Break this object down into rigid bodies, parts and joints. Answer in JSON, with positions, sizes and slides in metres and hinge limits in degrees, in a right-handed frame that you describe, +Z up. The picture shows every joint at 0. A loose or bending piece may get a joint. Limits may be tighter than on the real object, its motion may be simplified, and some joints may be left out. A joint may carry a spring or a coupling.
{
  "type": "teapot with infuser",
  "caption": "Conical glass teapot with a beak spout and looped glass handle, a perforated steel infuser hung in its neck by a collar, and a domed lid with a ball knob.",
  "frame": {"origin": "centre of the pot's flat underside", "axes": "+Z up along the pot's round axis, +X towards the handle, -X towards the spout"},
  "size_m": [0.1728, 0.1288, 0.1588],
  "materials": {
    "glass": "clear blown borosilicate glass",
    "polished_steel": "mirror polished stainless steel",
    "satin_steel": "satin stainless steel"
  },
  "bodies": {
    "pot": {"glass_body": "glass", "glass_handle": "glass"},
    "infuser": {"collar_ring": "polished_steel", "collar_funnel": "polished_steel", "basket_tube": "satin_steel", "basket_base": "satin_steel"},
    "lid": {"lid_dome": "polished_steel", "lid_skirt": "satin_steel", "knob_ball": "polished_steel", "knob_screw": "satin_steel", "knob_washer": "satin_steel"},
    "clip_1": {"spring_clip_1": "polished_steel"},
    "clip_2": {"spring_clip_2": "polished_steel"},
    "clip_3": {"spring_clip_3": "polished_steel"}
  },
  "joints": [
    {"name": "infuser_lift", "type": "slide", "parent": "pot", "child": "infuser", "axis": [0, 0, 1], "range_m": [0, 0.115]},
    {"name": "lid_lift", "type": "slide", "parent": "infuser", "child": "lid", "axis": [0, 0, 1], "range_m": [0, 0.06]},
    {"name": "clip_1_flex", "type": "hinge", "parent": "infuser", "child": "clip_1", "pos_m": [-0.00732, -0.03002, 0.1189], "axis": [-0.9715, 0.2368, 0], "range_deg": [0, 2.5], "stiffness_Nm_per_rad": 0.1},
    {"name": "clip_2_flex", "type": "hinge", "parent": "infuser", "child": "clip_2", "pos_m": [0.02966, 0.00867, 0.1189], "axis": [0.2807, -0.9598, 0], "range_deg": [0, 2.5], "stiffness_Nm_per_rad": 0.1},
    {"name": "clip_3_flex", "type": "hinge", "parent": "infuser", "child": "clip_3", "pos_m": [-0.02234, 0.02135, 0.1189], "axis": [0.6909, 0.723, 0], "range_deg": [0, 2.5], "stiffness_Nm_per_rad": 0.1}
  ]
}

______________________________

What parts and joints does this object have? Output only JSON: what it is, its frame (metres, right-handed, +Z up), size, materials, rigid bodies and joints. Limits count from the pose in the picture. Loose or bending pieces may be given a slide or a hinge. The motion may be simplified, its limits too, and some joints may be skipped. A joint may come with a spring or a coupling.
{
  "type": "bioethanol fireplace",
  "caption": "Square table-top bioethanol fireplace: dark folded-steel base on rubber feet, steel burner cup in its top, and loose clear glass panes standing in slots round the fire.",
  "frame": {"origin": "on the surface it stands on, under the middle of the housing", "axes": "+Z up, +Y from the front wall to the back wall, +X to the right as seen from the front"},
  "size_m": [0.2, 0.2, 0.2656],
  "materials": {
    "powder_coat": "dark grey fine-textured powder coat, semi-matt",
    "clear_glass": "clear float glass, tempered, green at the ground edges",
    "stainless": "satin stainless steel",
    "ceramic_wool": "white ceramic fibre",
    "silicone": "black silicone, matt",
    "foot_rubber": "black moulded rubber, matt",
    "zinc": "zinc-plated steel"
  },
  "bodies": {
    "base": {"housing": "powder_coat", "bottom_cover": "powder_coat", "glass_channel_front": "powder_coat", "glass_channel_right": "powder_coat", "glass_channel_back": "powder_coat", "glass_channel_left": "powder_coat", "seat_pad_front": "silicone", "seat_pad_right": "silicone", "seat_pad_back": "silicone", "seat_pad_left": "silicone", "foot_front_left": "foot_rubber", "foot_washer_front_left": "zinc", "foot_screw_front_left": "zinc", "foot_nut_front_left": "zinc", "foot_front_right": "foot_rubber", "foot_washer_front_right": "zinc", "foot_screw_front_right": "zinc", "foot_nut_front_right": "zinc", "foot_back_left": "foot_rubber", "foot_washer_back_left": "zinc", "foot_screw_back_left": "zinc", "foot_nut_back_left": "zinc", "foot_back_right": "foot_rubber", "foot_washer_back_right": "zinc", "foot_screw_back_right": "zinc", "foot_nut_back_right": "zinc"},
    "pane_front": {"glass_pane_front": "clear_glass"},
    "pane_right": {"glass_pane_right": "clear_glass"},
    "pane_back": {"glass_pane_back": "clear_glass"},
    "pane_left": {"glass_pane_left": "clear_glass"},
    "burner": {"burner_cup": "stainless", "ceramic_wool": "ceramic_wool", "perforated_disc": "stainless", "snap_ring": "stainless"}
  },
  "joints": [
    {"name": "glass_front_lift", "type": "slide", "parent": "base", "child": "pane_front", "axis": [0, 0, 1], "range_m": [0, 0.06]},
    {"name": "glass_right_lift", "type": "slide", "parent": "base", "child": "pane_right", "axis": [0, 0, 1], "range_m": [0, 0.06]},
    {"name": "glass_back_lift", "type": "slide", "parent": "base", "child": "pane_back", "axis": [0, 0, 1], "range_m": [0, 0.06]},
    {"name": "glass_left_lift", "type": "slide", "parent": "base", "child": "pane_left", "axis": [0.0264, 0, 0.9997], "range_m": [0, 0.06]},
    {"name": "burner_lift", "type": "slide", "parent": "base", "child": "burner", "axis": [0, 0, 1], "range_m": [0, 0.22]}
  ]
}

______________________________

- **EXERCISE PROMPT**
Return every line above in which the string "joints" occurs.

- **EXERCISE ANSWER**
Break this object down into rigid bodies, parts and joints. Answer in JSON, with positions, sizes and slides in metres and hinge limits in degrees, in a right-handed frame that you describe, +Z up. The picture shows every joint at 0. A loose or bending piece may get a joint. Limits may be tighter than on the real object, its motion may be simplified, and some joints may be left out. A joint may carry a spring or a coupling.
  "joints": [
What parts and joints does this object have? Output only JSON: what it is, its frame (metres, right-handed, +Z up), size, materials, rigid bodies and joints. Limits count from the pose in the picture. Loose or bending pieces may be given a slide or a hinge. The motion may be simplified, its limits too, and some joints may be skipped. A joint may come with a spring or a coupling.
  "joints": [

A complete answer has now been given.